- **GIVEN INSTRUCTION**
Search the listing for the string "bodies" and copy every line that contains it.

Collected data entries
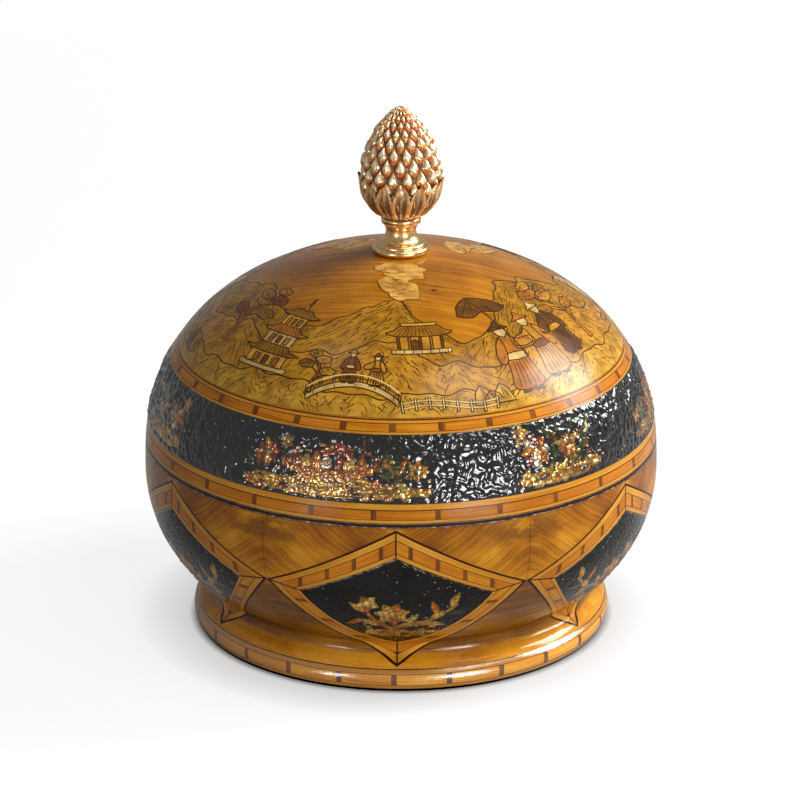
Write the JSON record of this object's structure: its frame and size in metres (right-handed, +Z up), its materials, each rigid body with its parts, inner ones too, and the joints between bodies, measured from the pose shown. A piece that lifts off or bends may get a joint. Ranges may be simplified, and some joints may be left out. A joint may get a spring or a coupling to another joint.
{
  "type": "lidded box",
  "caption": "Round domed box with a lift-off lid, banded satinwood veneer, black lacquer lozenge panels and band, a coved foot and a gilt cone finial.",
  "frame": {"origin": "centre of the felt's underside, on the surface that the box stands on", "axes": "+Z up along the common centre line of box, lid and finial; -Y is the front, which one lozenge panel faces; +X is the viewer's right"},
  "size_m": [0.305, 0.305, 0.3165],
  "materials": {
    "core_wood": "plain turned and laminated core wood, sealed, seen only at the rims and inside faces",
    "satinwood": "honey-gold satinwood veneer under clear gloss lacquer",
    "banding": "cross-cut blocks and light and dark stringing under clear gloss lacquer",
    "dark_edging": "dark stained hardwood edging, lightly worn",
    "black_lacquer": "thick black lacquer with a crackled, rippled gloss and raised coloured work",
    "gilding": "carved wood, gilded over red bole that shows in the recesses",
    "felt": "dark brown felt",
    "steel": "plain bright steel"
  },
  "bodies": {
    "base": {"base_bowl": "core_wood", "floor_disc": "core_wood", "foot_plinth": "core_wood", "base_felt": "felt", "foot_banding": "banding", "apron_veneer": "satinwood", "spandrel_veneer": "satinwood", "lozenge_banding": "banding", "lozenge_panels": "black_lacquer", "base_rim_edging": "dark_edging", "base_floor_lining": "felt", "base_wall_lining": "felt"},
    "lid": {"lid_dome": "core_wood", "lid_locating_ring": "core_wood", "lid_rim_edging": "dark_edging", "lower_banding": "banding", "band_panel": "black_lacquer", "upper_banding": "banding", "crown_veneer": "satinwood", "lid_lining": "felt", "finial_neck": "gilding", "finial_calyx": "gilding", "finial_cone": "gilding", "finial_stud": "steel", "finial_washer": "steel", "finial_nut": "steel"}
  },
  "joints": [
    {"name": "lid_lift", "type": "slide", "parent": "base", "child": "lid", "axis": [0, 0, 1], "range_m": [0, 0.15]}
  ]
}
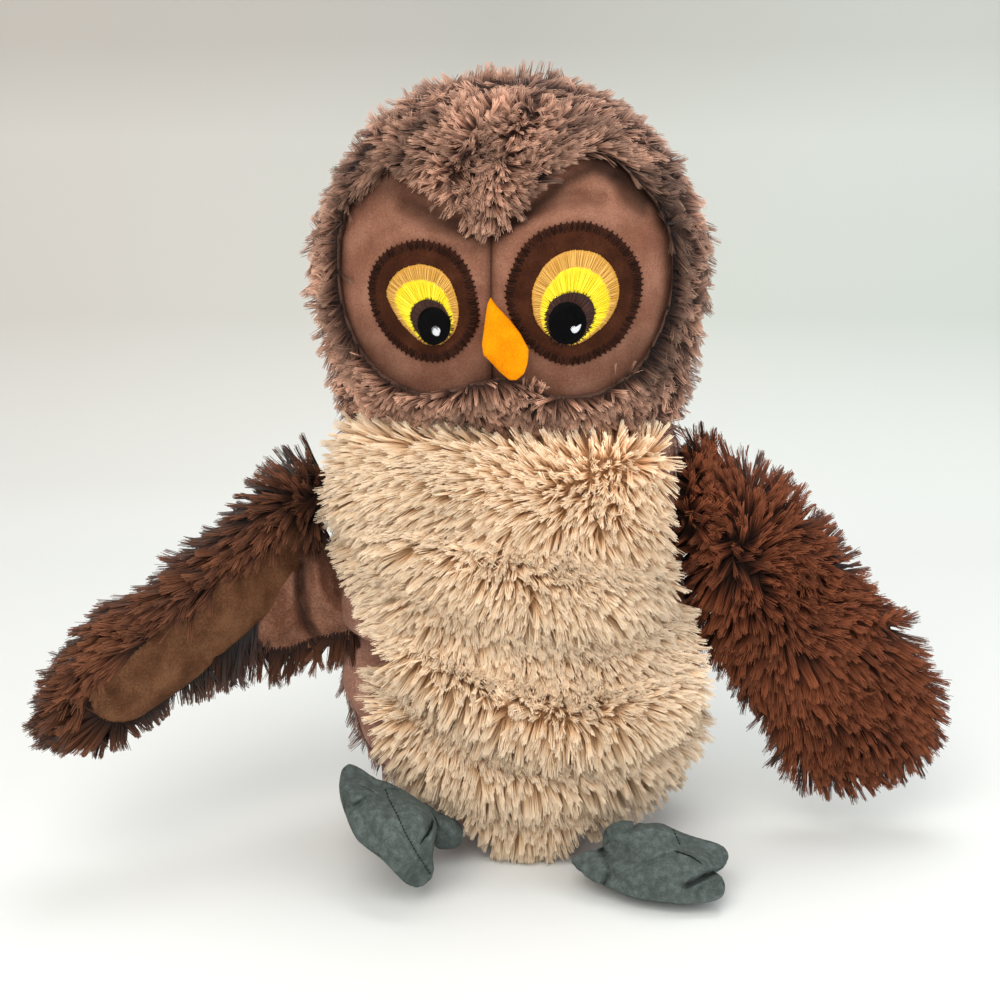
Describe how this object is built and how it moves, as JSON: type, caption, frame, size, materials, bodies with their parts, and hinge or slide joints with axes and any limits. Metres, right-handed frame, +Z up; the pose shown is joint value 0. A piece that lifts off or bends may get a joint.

--

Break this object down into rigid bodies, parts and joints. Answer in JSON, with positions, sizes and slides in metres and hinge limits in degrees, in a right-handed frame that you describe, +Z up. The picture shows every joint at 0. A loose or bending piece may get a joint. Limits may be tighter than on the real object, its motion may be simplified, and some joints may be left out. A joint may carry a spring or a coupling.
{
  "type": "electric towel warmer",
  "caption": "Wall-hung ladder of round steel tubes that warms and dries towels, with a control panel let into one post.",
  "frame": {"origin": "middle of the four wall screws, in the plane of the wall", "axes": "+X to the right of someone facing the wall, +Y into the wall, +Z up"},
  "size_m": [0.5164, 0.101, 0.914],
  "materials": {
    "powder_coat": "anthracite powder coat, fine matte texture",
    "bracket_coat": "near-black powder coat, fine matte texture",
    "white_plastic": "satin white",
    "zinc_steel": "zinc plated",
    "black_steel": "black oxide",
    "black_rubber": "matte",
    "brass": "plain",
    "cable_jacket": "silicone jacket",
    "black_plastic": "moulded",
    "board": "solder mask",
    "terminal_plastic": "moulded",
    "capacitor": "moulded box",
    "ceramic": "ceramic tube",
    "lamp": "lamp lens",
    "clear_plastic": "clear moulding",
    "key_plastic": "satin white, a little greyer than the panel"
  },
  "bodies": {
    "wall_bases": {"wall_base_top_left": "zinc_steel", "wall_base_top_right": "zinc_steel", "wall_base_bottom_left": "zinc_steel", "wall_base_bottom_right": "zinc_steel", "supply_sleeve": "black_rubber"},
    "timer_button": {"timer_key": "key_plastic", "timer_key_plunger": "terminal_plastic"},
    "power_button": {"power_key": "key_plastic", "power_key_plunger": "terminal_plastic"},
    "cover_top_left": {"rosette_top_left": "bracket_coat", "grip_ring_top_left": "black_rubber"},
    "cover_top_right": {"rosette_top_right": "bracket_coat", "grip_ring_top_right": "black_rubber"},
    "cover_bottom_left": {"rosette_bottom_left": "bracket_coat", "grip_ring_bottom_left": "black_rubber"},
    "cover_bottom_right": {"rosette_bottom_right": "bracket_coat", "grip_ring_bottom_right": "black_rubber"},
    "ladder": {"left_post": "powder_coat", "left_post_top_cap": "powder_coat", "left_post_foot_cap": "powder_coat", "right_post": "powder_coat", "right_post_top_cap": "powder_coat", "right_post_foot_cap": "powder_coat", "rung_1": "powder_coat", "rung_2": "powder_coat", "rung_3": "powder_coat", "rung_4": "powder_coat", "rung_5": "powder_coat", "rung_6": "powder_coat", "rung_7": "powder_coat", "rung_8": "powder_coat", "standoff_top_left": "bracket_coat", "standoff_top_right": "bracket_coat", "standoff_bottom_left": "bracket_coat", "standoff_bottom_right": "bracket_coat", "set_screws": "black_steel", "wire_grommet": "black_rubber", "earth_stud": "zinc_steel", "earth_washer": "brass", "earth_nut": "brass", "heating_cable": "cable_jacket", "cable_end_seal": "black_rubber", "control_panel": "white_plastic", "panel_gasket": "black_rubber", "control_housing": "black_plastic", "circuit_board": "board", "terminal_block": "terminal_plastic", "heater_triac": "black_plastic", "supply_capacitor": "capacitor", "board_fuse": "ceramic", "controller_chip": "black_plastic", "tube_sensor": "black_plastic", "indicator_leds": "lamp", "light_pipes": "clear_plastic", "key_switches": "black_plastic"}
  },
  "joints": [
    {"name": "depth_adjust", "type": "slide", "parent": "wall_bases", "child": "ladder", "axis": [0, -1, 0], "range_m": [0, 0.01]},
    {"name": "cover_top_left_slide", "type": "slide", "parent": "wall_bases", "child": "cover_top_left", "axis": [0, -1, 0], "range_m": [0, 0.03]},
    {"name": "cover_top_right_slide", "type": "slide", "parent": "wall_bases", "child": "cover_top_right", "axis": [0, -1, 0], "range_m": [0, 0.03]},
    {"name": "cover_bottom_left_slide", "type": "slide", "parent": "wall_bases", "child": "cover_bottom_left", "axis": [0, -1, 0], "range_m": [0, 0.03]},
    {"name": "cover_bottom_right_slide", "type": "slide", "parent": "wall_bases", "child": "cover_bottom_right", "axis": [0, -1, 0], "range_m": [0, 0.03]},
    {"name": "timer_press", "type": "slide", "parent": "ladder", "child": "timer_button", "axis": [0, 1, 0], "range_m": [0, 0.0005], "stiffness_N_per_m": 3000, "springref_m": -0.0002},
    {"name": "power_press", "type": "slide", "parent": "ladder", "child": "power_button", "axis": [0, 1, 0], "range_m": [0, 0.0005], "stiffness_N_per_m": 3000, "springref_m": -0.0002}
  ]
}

* * *

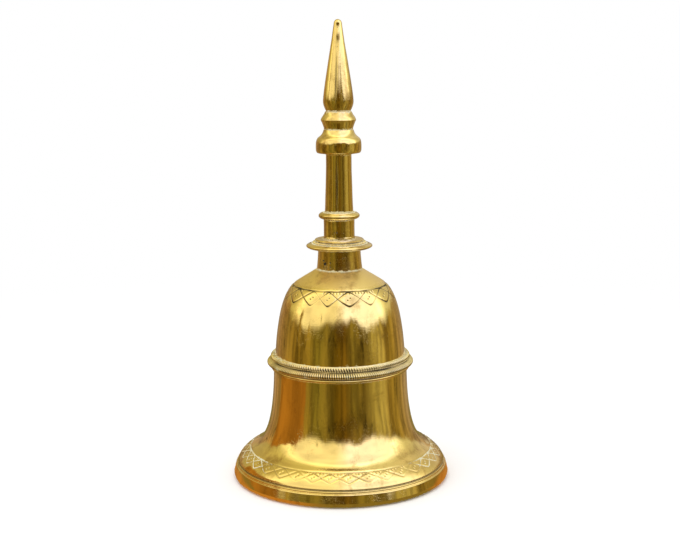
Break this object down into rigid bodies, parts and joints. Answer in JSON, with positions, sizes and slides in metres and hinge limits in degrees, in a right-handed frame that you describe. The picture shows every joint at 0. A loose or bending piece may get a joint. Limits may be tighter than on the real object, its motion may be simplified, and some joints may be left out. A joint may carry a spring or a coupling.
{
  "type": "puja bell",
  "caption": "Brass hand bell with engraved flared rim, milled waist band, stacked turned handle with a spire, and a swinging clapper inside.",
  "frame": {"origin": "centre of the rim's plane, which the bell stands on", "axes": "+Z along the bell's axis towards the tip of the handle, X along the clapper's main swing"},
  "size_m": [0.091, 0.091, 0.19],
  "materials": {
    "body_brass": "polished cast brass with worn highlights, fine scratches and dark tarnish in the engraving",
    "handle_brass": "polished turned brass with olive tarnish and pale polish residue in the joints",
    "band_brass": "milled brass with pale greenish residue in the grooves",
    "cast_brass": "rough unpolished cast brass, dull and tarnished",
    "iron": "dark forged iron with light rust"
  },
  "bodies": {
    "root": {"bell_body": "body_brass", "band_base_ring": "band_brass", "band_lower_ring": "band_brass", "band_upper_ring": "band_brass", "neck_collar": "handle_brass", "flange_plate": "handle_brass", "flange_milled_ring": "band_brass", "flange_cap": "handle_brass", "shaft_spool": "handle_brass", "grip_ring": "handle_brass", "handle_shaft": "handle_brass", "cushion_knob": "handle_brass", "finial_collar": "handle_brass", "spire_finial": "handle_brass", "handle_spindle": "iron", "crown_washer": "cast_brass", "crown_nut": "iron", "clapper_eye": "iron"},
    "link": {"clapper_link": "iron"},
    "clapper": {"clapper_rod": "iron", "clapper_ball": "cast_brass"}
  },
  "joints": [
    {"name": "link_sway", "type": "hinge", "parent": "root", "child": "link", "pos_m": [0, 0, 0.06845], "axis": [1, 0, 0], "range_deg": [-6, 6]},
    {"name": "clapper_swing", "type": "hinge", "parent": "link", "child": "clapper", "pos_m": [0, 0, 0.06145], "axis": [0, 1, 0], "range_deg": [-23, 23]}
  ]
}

- **REPLY TO THE TASK**
Write the JSON record of this object's structure: its frame and size in metres (right-handed, +Z up), its materials, each rigid body with its parts, inner ones too, and the joints between bodies, measured from the pose shown. A piece that lifts off or bends may get a joint. Ranges may be simplified, and some joints may be left out. A joint may get a spring or a coupling to another joint.
  "bodies": {
Describe how this object is built and how it moves, as JSON: type, caption, frame, size, materials, bodies with their parts, and hinge or slide joints with axes and any limits. Metres, right-handed frame, +Z up; the pose shown is joint value 0. A piece that lifts off or bends may get a joint.
Break this object down into rigid bodies, parts and joints. Answer in JSON, with positions, sizes and slides in metres and hinge limits in degrees, in a right-handed frame that you describe, +Z up. The picture shows every joint at 0. A loose or bending piece may get a joint. Limits may be tighter than on the real object, its motion may be simplified, and some joints may be left out. A joint may carry a spring or a coupling.
  "bodies": {
Break this object down into rigid bodies, parts and joints. Answer in JSON, with positions, sizes and slides in metres and hinge limits in degrees, in a right-handed frame that you describe. The picture shows every joint at 0. A loose or bending piece may get a joint. Limits may be tighter than on the real object, its motion may be simplified, and some joints may be left out. A joint may carry a spring or a coupling.
  "bodies": {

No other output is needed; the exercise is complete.